Fellow workmen in a British factory chided their mate who had “got religion” in a meeting and joined the church. “Do you believe, John,” one of them asked, “that the water was really turned into wine at the wedding feast?” John shook his head in uncertainty but answered with ascending assurance: “I cannot tell if and how the Lord performed miracles in Cana of Galilee, but I have seen God turn beer into baby’s shoes in my own Yorkshire home, and that is miracle enough for me.”

 

INVOCATION

Be present, O God, with us in this service in all that we do and say; that Thy word may not be fruitless, nor Thy worship barren; but that we, laboring together with Thee, may, by the gracious aid of Thy Spirit, lay hold upon Thy righteousness, and take courage in Thy power; through Jesus Christ our Lord who taught us to pray, saying …

 

PRAYER OF DEDICATION

Enlarge our vision, Lord. Lift our sights beyond our little worlds, and give us eyes to see the hurts of others and to hear their cries for help. Set the world on our hearts, O God, and speed these gifts as messengers of our concern. In Jesus’ name we pray. Amen

 

PASTORAL PRAYER

Dear God and Father of us all, behold us here again in this hallowed and beloved place in the company of relatives and friends. Stirring memories of last week and long ago crowd in upon us: ennobling memories of Thy wonderful, undeserved blessings; and heart enfeebling memories of our shameful betrayals and crafty, selfish scheming. Confront us here, also, O Lord, with Thy forgiving presence, and Thy clear, clean word of truth for us to believe about you and ourselves and our world, and Thy commanding call to us to service in Thy eternal Kingdom.

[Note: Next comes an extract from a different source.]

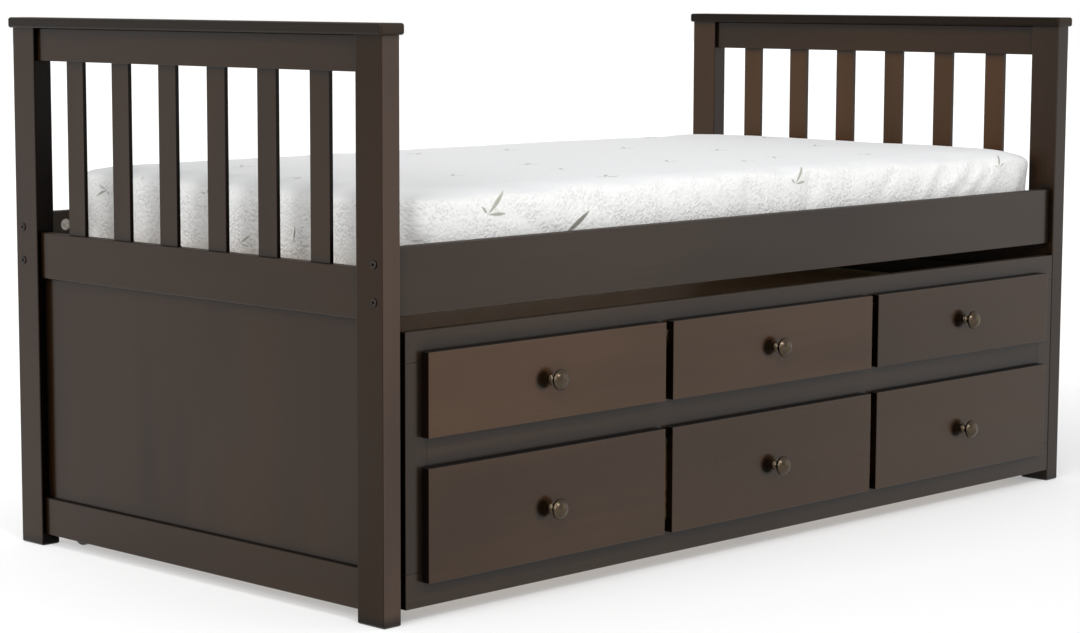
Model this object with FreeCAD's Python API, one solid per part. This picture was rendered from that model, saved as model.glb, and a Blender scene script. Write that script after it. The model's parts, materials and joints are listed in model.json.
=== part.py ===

We come today, O Lord, especially to present our gifts for the relief and comfort of those who have suffered the ravages of war in Lebanon. We pray that through this offering we may have a part in Thy divine work of feeding the hungry, healing the wounded, clothing the naked, rebuilding the homes of the displaced, and filling the hearts of the sad and disconsolate with new hope and faith and love.

We pray, O Lord, also for peace in our world — Thy peace: that pride and lust for power, and rancor and thirst for revenge in the hearts of people may give way to Thy Spirit’s fruits of forgiveness, love, mercy and justice; that Christ may truly reign in our hearts and in all the hearts of Thy estranged children; for we pray the prayer He taught His disciples, saying …

 

CALL TO WORSHIP

Come, let us return unto the Lord. The Spirit and the Bride say, come. He that is athirst, let him come. He that will, let him come, and take the water of life freely. Let us worship God.